The Albanese government has a chance to break down the misconceptions between the Labor party and rural Australia, according to the new agriculture minister Murray Watt, who flagged the climate crisis as a key area to work towards common ground.
“Some in Labor have viewed rural Australia with suspicion and think that we can never get people to support us. Equally, I think people in rural Australia have viewed Labor with suspicion,” Watt said.
“I think there’s a bit of a clean slate here to work constructively with both the industry and rural areas, generally, around some shared goals. And I mean, climate change is a really good example of that.”
Watt said he was considering a new Landcare-style scheme to address the climate crisis and sustainability. It could build on the 30-year-old partnership between farmers and the environmental movement, a Hawke government legacy.
“We’ve got to the point where the National party was pretty unrepresentative of what real farmers wanted,” Watt said.
“I think that if we manage climate change action and the push for sustainability in agriculture sensibly, that’s an example of an issue where there’s an opportunity to build a strong partnership.
“All the farm groups and individual farmers I’ve met with, not just since taking on the portfolio, but even beforehand, are up for this. They want to be part of this. Now we can turn the page and think about revamping some of these structures and mechanisms and bringing farmers to the center of it.”
Watt was also open to a national food strategy as governments grapple with food security and supply chain issues globally. Shortly before losing office, the Gillard government promised a national food plan in 2013, but it lapsed under the Coalition. The Food Policy Working Group in the agriculture department was abolished in the Abbott government’s 2014 budget.
“There’s growing concerned about food security, particularly what’s happening overseas, and I’ve started thinking about that.”
Watt committed to bringing farm industry leaders, unions, and First Nations people together to discuss solutions to the dire shortage in the agriculture workforce.
Labor has promised a dedicated agriculture visa stream under the established Palm (Pacific Australia Labor Mobility) scheme, effectively replacing the Coalition’s new visa for the forestry, fishery, and farm industries, targeting workers from southeast Asia. The move angered farm groups even though no workers had arrived at the Coalition’s scheme at the election.
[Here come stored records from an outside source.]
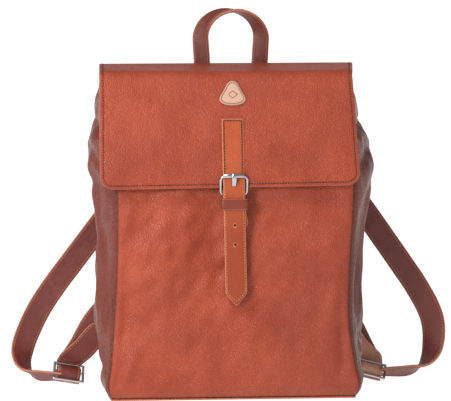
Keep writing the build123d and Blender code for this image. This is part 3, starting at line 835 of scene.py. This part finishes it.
def flat_floor(z, inset, level):
    """A level surface inside the walls' outline at height z."""
    rows = (float(by_height(FRONT_Y, z)) + inset, float(by_height(BACK_Y, z)) - inset)

    def point(a, b):
        return np.stack([a, b, level + 0 * a], -1)

    def limits(b):
        level_z = np.full(b.shape, z)
        return side_x("left", b, level_z, inset), side_x("right", b, level_z, inset)

    return point, rows, limits


def bag():
    wall_piece("front", "front_panel", MAIN)
    # The gussets use the darker copy of the main leather: painted shade on the sides.
    wall_piece("left", "left_gusset", MAIN_SHADED_SIDE)
    wall_piece("right", "right_gusset", MAIN_SHADED_SIDE)
    wall_piece("back", "back_panel", MAIN)
    point, rows, limits = flat_floor(FLOOR_Z, 0.6, 2.4)
    shell = sheet_shell(point, rows, limits, 2.3, 5.0, grooves=[(4, 0.9, 0.25)])
    line = np.linspace(rows[0] + 5, rows[1] - 5, 30)
    left, right = limits(line)
    ring = list(zip(right - 5, line)) + list(zip(left + 5, line))[::-1]
    stitches = stitch_shell(point, ring + ring[:1], lift=-2.35, flip=True)
    piece("base_panel", [(shell, MAIN), (stitches, THREAD_TAN)], "bag")
    lining()
    facing()
    padding()


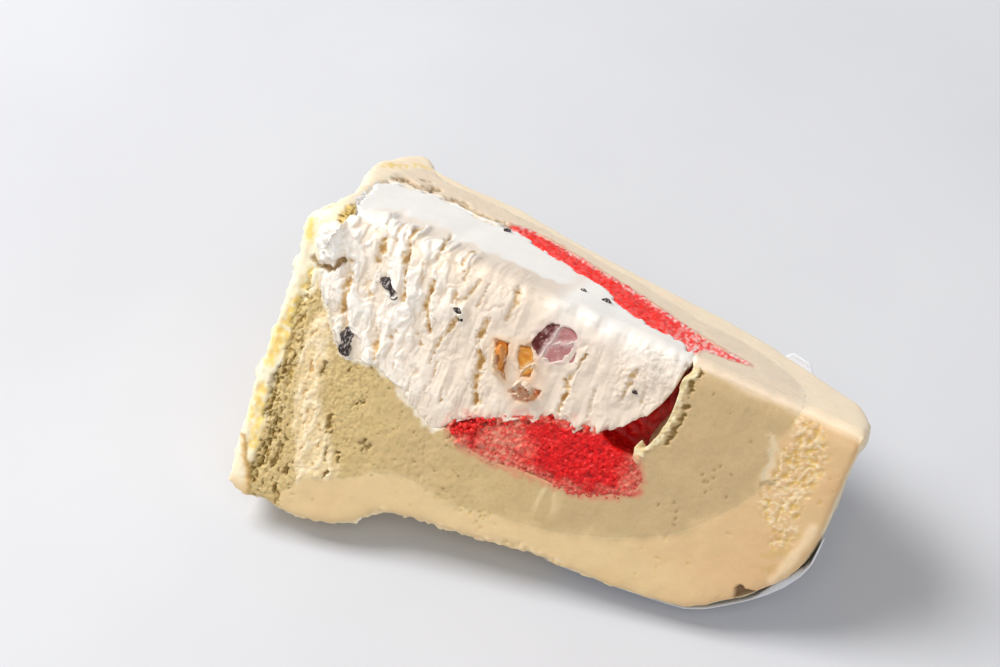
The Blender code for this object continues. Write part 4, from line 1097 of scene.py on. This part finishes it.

“I’m not dewy-eyed about the potential of that to fix the problem,” Watt said. “But, there are some incredibly interesting careers in agriculture, particularly permanently with the kind of technology that’s coming in.”
He defended Labor’s decision to phase out live sheep exports on the grounds of animal welfare and a loss of social license by the live export industry – though Anthony Albanese has promised it would not happen before 2025.
While the ban primarily affects Western Australian sheep farmers, Watt said it shouldn’t spell the end of sheep farming but rather “change how the product is sent to market”.
“The primary motivation is an animal welfare consideration. And unfortu,nately for the industry, it lost a lot of public support,” Watt said.
“When you look at the numbers of exports, we’re not talking about a booming industry, which, in part, reflects consumer demand changing as well.”
He pointed to Labor’s promise of a $500m reconstruction fund to help the region value add and develop food processing and manufacturing.
“Eventually, it could be used as part of this transition about live sheep exports. Potentially it could be used in the forestry sector to extract the most value from our forestry plantations,” Watt said.
“I don’t have a fixed view about, you know, exactly what regions or products can be used for, but I want to make sure that we use it to lift productivity and ultimately lift jobs in the sector.”
Watt said he asked for a position with a connection to regional Australia. His parents came from the Darling Downs and Mackay regions in Queensland, though he has been Brisbane-based. Most of his shadow roles had concentrated on restricted areas, including portfolios of northern Australia, natural disasters, and emergency management.
While the Labor party has its historical roots in the shearer’s strikes just before federation, Watt said he was not unrealistic about the relationship between Labor and the bush. Of Labor’s 77 seats, Labor currently holds 13 seats classified as “provincial” and six seats classified as “rural” by the Australian Electoral Commission. Gilmore, also classified as rural, is still being contested.
“I’m not going to pretend that every single person living in rural Australia is a potential Labor voter, but I think that being in government gives us a real opportunity to break down some of the misconceptions between the Labor party and rural Australia.”
Watt said Labor had worked hard to rebuild trust and relationships in regional Australia after previous election losses, particularly the 2019 election.
“Being a Queensland-based senator, I particularly needed to do that after the wipeout we suffered in the 2019 election, but I feel quite optimistic about our relationships with farm groups and the sector generally and with rural Australia overall.”
But he said Labor had supported the Coalition’s carbon and biodiversity pilot programs – which paid landholders for building carbon sinks and protecting habitat but would visit the trial sites to see how it worked.
“There’s a massive opportunity around the carbon market and reforming things like the emissions reduction fund so that the average farmer can get involved and make a buck out of these things.”